Escobar acumuló una enorme riqueza, llegando a ser considerado uno de los hombres más ricos del mundo, según la revista Forbes. Su fortuna estaba acompañada de una brutalidad sin precedentes, ya que utilizaba la violencia extrema y los sobornos para garantizar el control de sus operaciones. Con el lema “plata o plomo”, su organización ejecutaba a cualquiera que se interpusiera en su camino, incluyendo funcionarios del gobierno, policías, periodistas y civiles.
La lucha de Pablo Escobar contra la extradición
Uno de los temas más polémicos en la vida de Escobar fue su rechazo a la extradición. La Constitución colombiana permitía la extradición de ciudadanos a Estados Unidos, lo cual representaba una amenaza directa para Escobar, que temía terminar en una prisión estadounidense de máxima seguridad.
En su lucha contra la extradición, el narco desató una campaña de terror en Colombia, financiando actos de violencia y creando grupos paramilitares para ejecutar secuestros, atentados y asesinatos dirigidos a jueces, políticos y figuras que apoyaban esta medida.
En un intento por evitar su extradición, Escobar negoció un acuerdo con el gobierno colombiano en 1991, en el cual aceptaba entregarse a cambio de garantías de no ser extraditado. Fue entonces cuando fue recluido en su propia cárcel, “La Catedral,” una prisión construida a su medida, donde disfrutó de lujos y continuó dirigiendo sus operaciones. Cuando el gobierno intentó trasladarlo a una prisión convencional, Escobar se fugó, lo que dio inicio a una intensa cacería para capturarlo.

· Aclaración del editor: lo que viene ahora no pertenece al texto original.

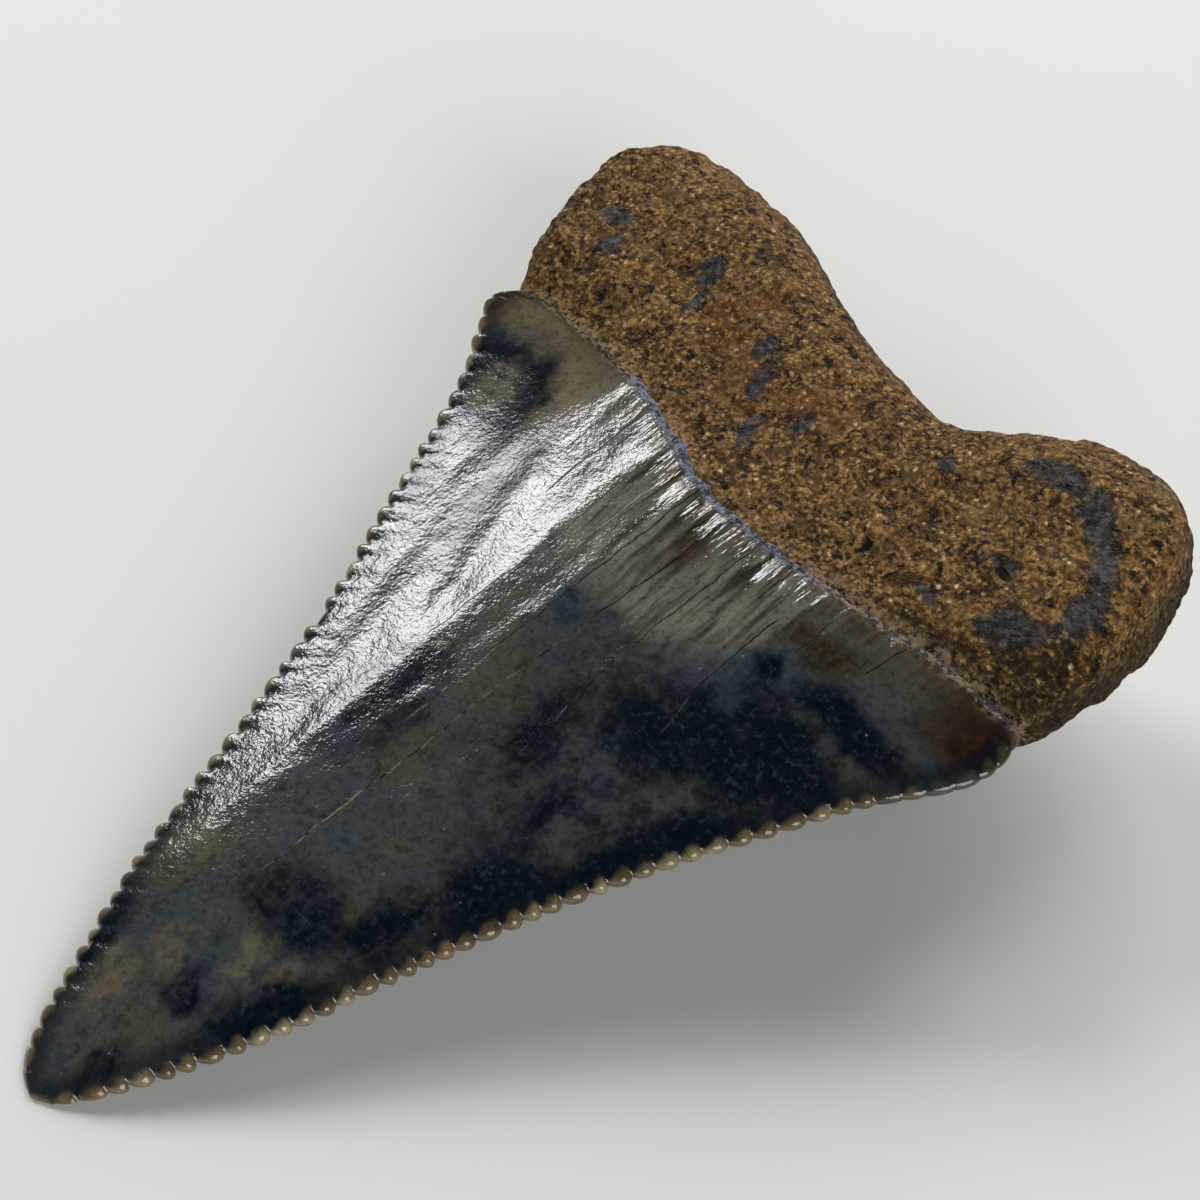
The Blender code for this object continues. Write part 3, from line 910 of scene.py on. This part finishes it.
@dataclass(frozen=True)
class Crown:
    """The enamel crown, with a ridged bead at every serration and a thin step down to the root."""

    blade: Blade
    finish: EnamelFinish
    left_beads: Serrations = Serrations(((43, 43.2, 1.0),), 7, missing=24)
    right_beads: Serrations = Serrations(((36, 35.4, 1.0), (7, 42.2, 0.3)), 8)
    rows_per_bead: int = 9
    tip_rows: int = 12
    base_rows: int = 10
    tip_pinch: float = 0.15
    bead_depth: float = 0.42
    bead_reach: float = 0.6
    bead_round: float = 0.6
    small_beads: float = 6.0
    smallest: float = 0.5
    ridge_height: float = 0.2
    ridge_reach: float = 0.95
    ridge_fall: float = 1.6
    ridge_middle: float = 0.6
    ridge_lean: float = 0.372
    ridge_bend: float = 0.4
    ridge_fade: Span = (0.5, 6.0)
    rim_steps: int = 16
    field_steps: int = 44
    rim_width: float = 2.2
    rim_limit: float = 0.45
    rim_crowding: float = 1.7
    rim_round: float = 0.3
    sweep: Span = (26.0, 42.0)
    line_lumps: tuple[Lumps, ...] = (Lumps(0.2, 0.9, 3.0, 0.0), Lumps(0.14, 2.6, 9.0, 0.0))
    line_fade: float = 0.08
    inner_relief: float = 0.3
    waves: tuple[Lumps, ...] = (Lumps(0.09, 2.6, 11.0, 0.3), Lumps(0.03, 1.0, 23.0, 0.5))
    relief_fade: float = 3.0
    shoulder_height: float = 0.3
    shoulder_width: float = 0.22
    shoulder_fade: Span = (36.5, 43.0)
    crest_height: float = 0.38
    crest_left: float = -4.5
    crest_fade: Span = (4.0, 14.0)
    crest_base: Span = (39.0, 42.5)
    crest_drop: float = 0.6
    creases: tuple[tuple[float, float, float], ...] = ((-4.5, 3.4, 0.68), (-9.3, 3.0, 0.32))
    groove: tuple[Span, Span] = ((-8.9, 38.5), (-5.4, 28.0))
    groove_width: float = 1.0
    groove_depth: float = 0.17
    folds: Lumps = Lumps(1.0, 0.9, 31.0, 0.12)
    fold_height: float = 0.28
    fold_length: float = 4.2
    fold_fall: float = 1.5
    fold_fade: Span = (-16.0, -9.0)
    ledge: Points = ((0.07, 0.03), (0.13, 0.1), (0.17, 0.22), (0.19, 0.38), (0.4, 0.6), (1.7, 1.3))
    ledge_fade: float = 5.0
    ledge_ends: float = 0.1
    thinnest: float = 0.02
    half_width: float = 19.0

    def row_places(self, side: Edge) -> Array:
        """Place the rows along one cutting edge, from the tip to the enamel line.

        Args:
            side: The cutting edge.

        Returns:
            The s of each row at that edge.
        """
        beads = self.left_beads if side is Edge.LEFT else self.right_beads
        marks, _ = beads.marks_and_sizes()
        tip = marks[0] * (np.arange(self.tip_rows) / self.tip_rows) ** 2
        shares = np.arange(self.rows_per_bead) / self.rows_per_bead
        body = (marks[:-1, None] + np.diff(marks)[:, None] * shares).ravel()
        end = self.blade.edge(side).points[-1][0]
        base = np.linspace(marks[-1], end, self.base_rows)
        return np.concatenate([tip, body, base])

    def bead_profile(self, side: Edge, s: Array) -> tuple[Array, ...]:
        """Read the beads at places along an edge.

        Args:
            side: The cutting edge.
            s: Places along it.

        Returns:
            The depth of the notch, the height of the ridge from 0 to 1, a random tone for each
            bead, and the bead's size.
        """
        beads = self.left_beads if side is Edge.LEFT else self.right_beads
        marks, sizes = beads.marks_and_sizes()
        index, phase = beads.read(s)
        round_top = np.sin(np.pi * np.clip(phase, NEARLY_0, 1.0 - NEARLY_0)) ** self.bead_round
        size = np.minimum(sizes[index], 1.0)
        full = self.bead_depth * np.minimum(1.0, self.smallest + index / self.small_beads)
        worn = np.maximum(0.0, 1.0 - sizes[index]) if side is Edge.LEFT else 0.0
        notch = full * (worn + size * (1.0 - round_top))
        inside = (s > marks[0]) & (s < marks[-1])
        source = random.Random(beads.seed + TONE_SEED)
        tones = np.array([source.random() for _ in sizes])
        return np.where(inside, notch, 0.0), np.where(inside, round_top, 0.5), tones[index], size

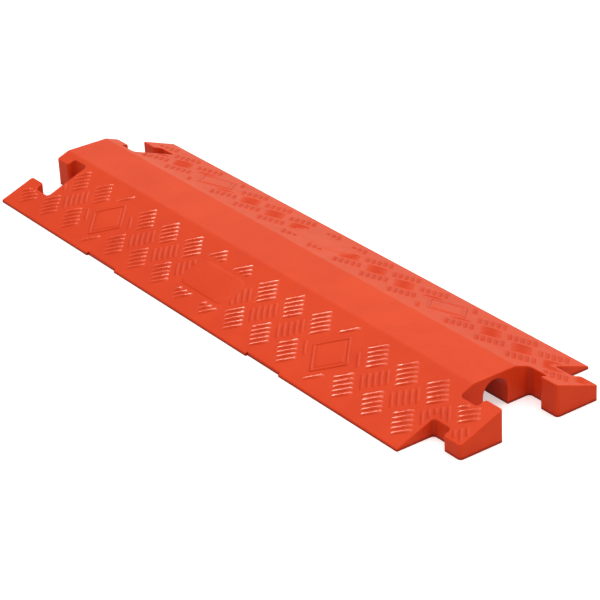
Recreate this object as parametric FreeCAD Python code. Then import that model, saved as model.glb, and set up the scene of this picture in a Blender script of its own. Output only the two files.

Tras una extensa persecución por parte de las fuerzas de seguridad colombianas, apoyadas por Estados Unidos, Escobar fue localizado en Medellín el 2 de diciembre de 1993, un día después de cumplir 44 años. Durante un enfrentamiento con las fuerzas especiales colombianas en un tejado de un barrio de la ciudad, Escobar fue abatido. Su muerte marcó el inicio del declive del cartel de Medellín y se considera un punto de inflexión en la guerra contra el narcotráfico en Colombia.